Ruby Falls Founder, Leo Lambert
- Prior to Ruby Falls, Leo Lambert was employed as a chemist.
- Leo Lambert moved to Chattanooga because his fiancée Ruby Eugenia Losey moved here with her family. They were married in 1916 and had 3 children who reached adulthood.
- Leo Lambert was the first person to explore the Tennessee Cave on Mount Aetna. It is now known as Raccoon Mountain Caverns.
- Leo Lambert at one time managed the Nickajack Caverns. Nickajack has one of the world’s largest stalagmites and could only be reached by using an electric boat. The cave was flooded by TVA and is no longer toured.
- Leo Lambert died in 1950, he was 55. Ruby Lambert died in 1951, she was also 55.
- Opening week for Ruby Falls was sponsored by the Elks clubs and all of the money went to them.
- The first wedding at Ruby Falls was in 1930 in the lower cave.
- Babe Ruth and the NY Yankees visited Ruby Falls in 1931. The game against the Chattanooga Lookouts made history books because a female pitcher, Jackie Mitchell, was used by the Lookouts. During the contest, she struck out Babe Ruth, Lou Gehrig, and Tony Lazzeri.
- A beauty contest was held at Ruby Falls in 1937. Fourteen women were involved. They were filmed diving into the pool at the waterfall by Tye Sanders of Atlanta. The film was distributed by the Universal Film Exchange for movie theaters.
Other Interesting Points
- Ruby Falls was a designated fallout shelter during the Cuban Missile Crisis.
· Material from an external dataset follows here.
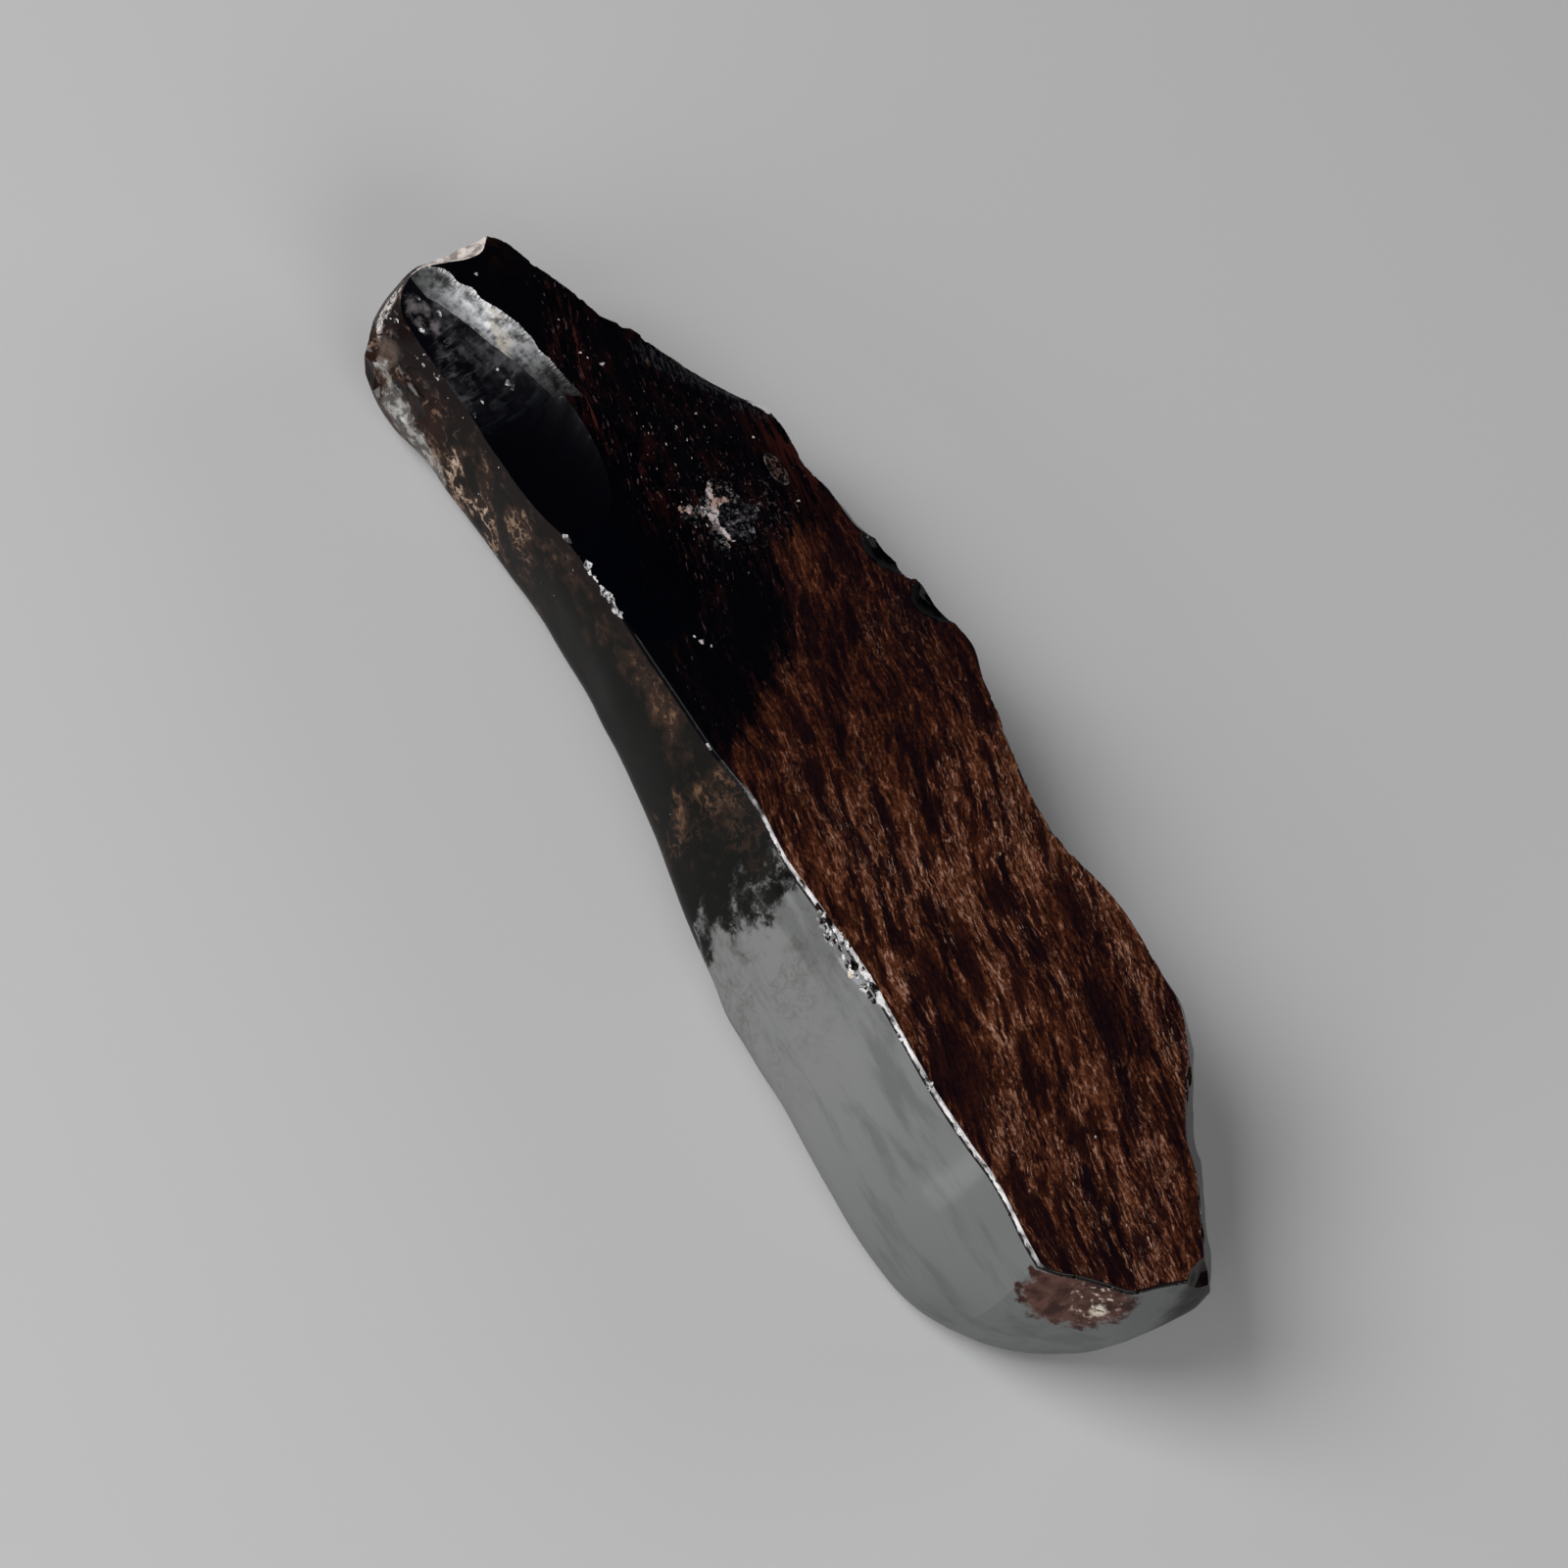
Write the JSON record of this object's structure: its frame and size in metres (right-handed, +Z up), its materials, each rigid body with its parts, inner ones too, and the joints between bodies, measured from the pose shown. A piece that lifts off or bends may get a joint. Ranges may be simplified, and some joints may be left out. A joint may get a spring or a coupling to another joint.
{
  "type": "gold sheen obsidian slab",
  "caption": "Long tapering slab of dark brown sheen obsidian with one polished face, a glassy side, a rough flaked side and shell-shaped chips at the tapered end, lying on its sawn back.",
  "frame": {"origin": "under the middle of the stone's bounding box, in the plane of the sawn back that it rests on", "axes": "+X along the stone towards its tapered chipped end, +Y towards the smooth glassy side, +Z up, out of the polished face"},
  "size_m": [0.1586, 0.049, 0.0236],
  "materials": {
    "obsidian": "glassy polished volcanic glass, dark brown to black with fine copper-gold streaks"
  },
  "bodies": {
    "root": {"obsidian_stone": "obsidian"}
  },
  "joints": []
}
Ruby Falls had a capacity of 720 people and was stocked with water and dehydrated food.
- A tour guide once roller skated through the cave. The same tour guide lost a bet to another guide and had to push him in a wheelbarrow all the way to the waterfall.
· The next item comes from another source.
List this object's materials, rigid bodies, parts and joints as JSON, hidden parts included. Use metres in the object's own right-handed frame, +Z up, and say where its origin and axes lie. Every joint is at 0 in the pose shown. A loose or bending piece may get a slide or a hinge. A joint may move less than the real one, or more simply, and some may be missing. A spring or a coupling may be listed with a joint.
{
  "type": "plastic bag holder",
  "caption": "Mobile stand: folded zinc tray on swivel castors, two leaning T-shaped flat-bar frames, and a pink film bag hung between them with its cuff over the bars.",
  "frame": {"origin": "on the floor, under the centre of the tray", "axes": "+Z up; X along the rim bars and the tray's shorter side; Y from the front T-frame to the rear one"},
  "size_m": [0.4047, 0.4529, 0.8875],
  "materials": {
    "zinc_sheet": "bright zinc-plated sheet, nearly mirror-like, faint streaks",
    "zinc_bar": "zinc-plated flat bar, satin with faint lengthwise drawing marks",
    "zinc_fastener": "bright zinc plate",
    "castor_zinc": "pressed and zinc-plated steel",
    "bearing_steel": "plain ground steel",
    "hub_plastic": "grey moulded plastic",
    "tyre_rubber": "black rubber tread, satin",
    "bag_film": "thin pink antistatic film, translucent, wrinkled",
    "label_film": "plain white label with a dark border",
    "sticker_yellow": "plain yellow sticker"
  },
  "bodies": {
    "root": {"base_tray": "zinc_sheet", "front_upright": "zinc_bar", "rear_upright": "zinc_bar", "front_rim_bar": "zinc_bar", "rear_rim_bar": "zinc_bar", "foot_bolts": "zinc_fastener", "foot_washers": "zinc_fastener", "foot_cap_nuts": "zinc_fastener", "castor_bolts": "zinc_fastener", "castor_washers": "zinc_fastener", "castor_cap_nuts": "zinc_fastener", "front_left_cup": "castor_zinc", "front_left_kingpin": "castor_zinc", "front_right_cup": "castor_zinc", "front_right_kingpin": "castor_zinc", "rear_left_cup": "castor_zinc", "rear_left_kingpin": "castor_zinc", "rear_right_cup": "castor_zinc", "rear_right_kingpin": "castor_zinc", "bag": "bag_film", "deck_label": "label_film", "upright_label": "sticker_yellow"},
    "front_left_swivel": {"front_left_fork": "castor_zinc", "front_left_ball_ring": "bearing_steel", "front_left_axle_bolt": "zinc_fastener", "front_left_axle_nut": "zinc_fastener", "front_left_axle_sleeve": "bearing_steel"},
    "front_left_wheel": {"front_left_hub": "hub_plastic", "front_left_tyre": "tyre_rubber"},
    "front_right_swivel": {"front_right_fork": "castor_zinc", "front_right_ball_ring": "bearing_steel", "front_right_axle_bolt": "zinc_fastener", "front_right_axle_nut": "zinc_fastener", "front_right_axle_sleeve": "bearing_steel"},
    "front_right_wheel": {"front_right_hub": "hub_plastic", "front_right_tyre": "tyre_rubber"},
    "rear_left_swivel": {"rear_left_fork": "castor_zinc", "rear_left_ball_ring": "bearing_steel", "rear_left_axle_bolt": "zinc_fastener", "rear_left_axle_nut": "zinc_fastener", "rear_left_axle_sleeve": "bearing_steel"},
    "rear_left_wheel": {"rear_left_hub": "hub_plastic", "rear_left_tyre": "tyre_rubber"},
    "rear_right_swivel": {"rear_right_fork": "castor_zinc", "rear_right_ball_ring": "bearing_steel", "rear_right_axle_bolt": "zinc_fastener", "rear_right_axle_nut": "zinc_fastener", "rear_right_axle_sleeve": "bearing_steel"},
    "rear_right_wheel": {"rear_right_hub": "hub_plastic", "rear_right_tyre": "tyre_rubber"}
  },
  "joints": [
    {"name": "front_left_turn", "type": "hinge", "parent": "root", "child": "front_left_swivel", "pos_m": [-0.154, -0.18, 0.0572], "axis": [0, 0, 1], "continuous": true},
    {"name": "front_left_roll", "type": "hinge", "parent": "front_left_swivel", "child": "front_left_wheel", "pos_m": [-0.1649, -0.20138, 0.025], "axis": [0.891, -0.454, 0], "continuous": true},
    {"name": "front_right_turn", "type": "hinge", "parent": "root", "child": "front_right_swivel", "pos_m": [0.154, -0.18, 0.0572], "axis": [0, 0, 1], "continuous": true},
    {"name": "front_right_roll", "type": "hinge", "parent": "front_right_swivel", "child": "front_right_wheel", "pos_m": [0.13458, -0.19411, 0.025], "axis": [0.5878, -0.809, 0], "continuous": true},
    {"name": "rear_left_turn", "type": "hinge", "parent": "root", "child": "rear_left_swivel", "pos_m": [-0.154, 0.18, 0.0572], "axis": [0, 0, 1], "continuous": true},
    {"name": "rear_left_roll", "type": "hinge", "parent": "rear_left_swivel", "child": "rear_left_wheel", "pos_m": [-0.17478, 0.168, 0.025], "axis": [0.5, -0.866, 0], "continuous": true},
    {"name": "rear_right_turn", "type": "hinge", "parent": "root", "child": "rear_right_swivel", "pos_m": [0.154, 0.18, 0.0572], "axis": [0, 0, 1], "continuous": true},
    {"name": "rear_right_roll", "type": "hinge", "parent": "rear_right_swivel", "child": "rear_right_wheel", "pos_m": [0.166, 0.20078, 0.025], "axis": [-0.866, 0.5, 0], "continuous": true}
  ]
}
- In 1963, three catfish were placed in the pool at the bottom of the waterfall; they died not even two weeks later. The high mineral content of the waterfall and streams make it impossible for fish to survive in Ruby Falls.
- The word “Chattanooga” is a Creek word meaning “rock coming to a point” and it is thought to be a description of Lookout Mountain.
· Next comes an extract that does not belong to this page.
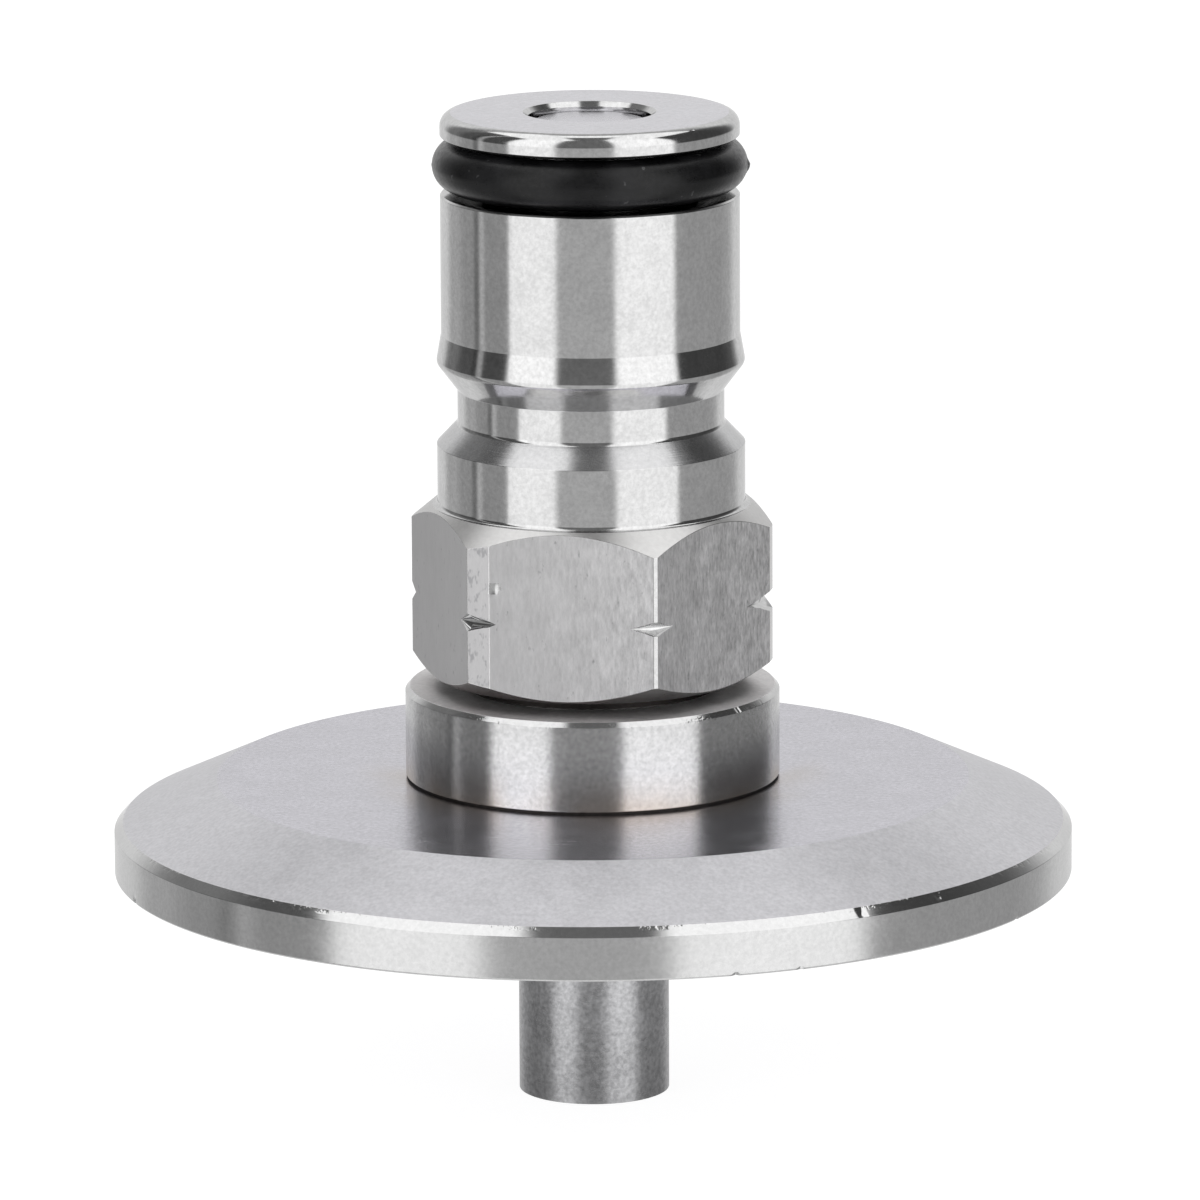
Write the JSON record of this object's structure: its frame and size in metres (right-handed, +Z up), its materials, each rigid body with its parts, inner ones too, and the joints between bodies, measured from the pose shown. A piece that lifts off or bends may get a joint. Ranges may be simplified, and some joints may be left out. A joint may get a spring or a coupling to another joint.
{
  "type": "sanitary clamp ferrule with ball-lock post",
  "caption": "Clamp flange with a welded hub that carries a hexagonal quick-connect gas post, its sprung poppet valve and sealing ring, and a short dip tube below.",
  "frame": {"origin": "centre of the ferrule's sealing face, on the dip tube's axis", "axes": "+Z up the post, away from the vessel; two of the hexagon's flats face along Y"},
  "size_m": [0.0506, 0.0506, 0.0523],
  "materials": {
    "ferrule_steel": "turned and polished stainless steel",
    "hub_steel": "turned stainless steel with a weld tint at its base",
    "post_steel": "turned stainless steel with satin hexagon flats",
    "poppet_steel": "turned stainless steel",
    "spring_steel": "drawn stainless spring wire",
    "tube_steel": "drawn stainless tube, unpolished",
    "ring_rubber": "satin black",
    "seal_rubber": "matt black",
    "tube_ring_rubber": "satin black"
  },
  "bodies": {
    "fitting": {"clamp_ferrule": "ferrule_steel", "threaded_hub": "hub_steel", "ball_lock_post": "post_steel", "post_o_ring": "ring_rubber", "dip_tube": "tube_steel", "dip_tube_o_ring": "tube_ring_rubber", "poppet_spring": "spring_steel"},
    "valve": {"poppet": "poppet_steel", "poppet_seal": "seal_rubber"}
  },
  "joints": [
    {"name": "poppet_press", "type": "slide", "parent": "fitting", "child": "valve", "axis": [0, 0, -1], "range_m": [0, 0.0035], "stiffness_N_per_m": 340, "springref_m": -0.005, "deforming": ["poppet_spring"]}
  ]
}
- At one time, the Lookout Mountain cave was still accessible through the Railroad Tunnel but was closed by the railroad company after they built the tunnel because bootleggers were using the cave during prohibition.
- When the Lookout Mountain cave opened, it had a wooden door in the side of the Railroad tunnel that was used as an emergency exit. The tour guides each had a key to the door. It was blocked off to prevent vandalism.